A república e as bananas

Se alguém não o sabia já, pode agora ficar tranquilizado com o PCP. Para partido revolucionário, comporta-se como o mais anafado dos senhorios quando querem mexer com o seu próprio bolso.

Jerónimo de Sousa referiu-se há poucos dias ao financiamento público dos partidos políticos como premiando aqueles que se colocam “à sombra da bananeira” do Estado, ou seja, presumivelmente aqueles que estarão nos antípodas do PCP. Ouvir o secretário-geral comunista falar de financiamento pelo Estado como uma sombra de bananeira já é só por si, passe a imagem de canícula, refrescante, mas vale a pena aprofundar.

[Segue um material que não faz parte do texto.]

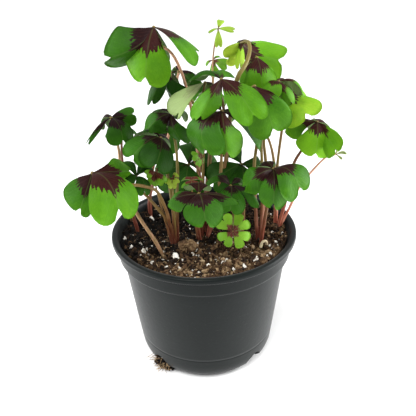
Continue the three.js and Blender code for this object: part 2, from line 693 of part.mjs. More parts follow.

Temos como suporte de um Governo defensor da economia privada um partido dito proletário, mas que é afinal um dos grandes proprietários imobiliários do país, fruto também, lá está, de não se acoitar à sombra da dita, e que não aceita pagar impostos sobre essa acumulação.

O mesmo partido, revolucionário, é inquestionavelmente o patrono dos grandes sindicatos, os mesmos que, infelizmente, parecem tudo fazer pelas corporações profissionais e especialmente pelos funcionários desta nossa frondosa bananeira, mas esquecem o quotidiano daqueles que nem sequer se qualificam na prática para ser sindicalizados: os mais frontalmente explorados, os efectivamente precários, os mais fungíveis e mais fragilizados de todos os trabalhadores, circulando, quando circulam, entre empresas de um sector privado que oferece “privilégios” como contratos de trabalho de 15 dias ou salários de 200 e 300 euros.

E a minha admiração pelo PCP é superior à de muitos, devo dizê-lo. Pela sua história de resistência e de luta contra a ditadura, escrita quantas vezes na carne de pessoas concretas e não simplesmente através de palavras e ideias fátuas. Pela coerência total de muitas das suas práticas, pela inteligência e dedicação de muitos dos seus rostos e pelo importante papel de contrapoder que tem exercido. Até pelo seu quase insuportável conservadorismo moral, que detecta os libertários à distância e os arrasta, numa indomável ficção de superioridade, pela lama vulgarmente conhecida como natureza humana. E – esquecendo agora a habitual falta de capacidade comunista de se rir de si próprio –, admiração até pela crença intrínseca que assume de desrespeito pela liberdade individual porque o faz de forma bem-intencionada, acreditando que um outro Homem é não só possível, como até provável.

Mas ouvir o PCP defender afinal as capacidades dos seus militantes e queixar-se dessa grande bananeira do Estado quando está em causa o financiamento público dos partidos políticos, em homenagem à sua condição de partido proprietário (e de proprietários), ficar-me-á na memória. Se alguém não o sabia já, pode agora ficar tranquilizado com o PCP. Para partido revolucionário, comporta-se como o mais anafado dos senhorios quando querem mexer com o seu próprio bolso.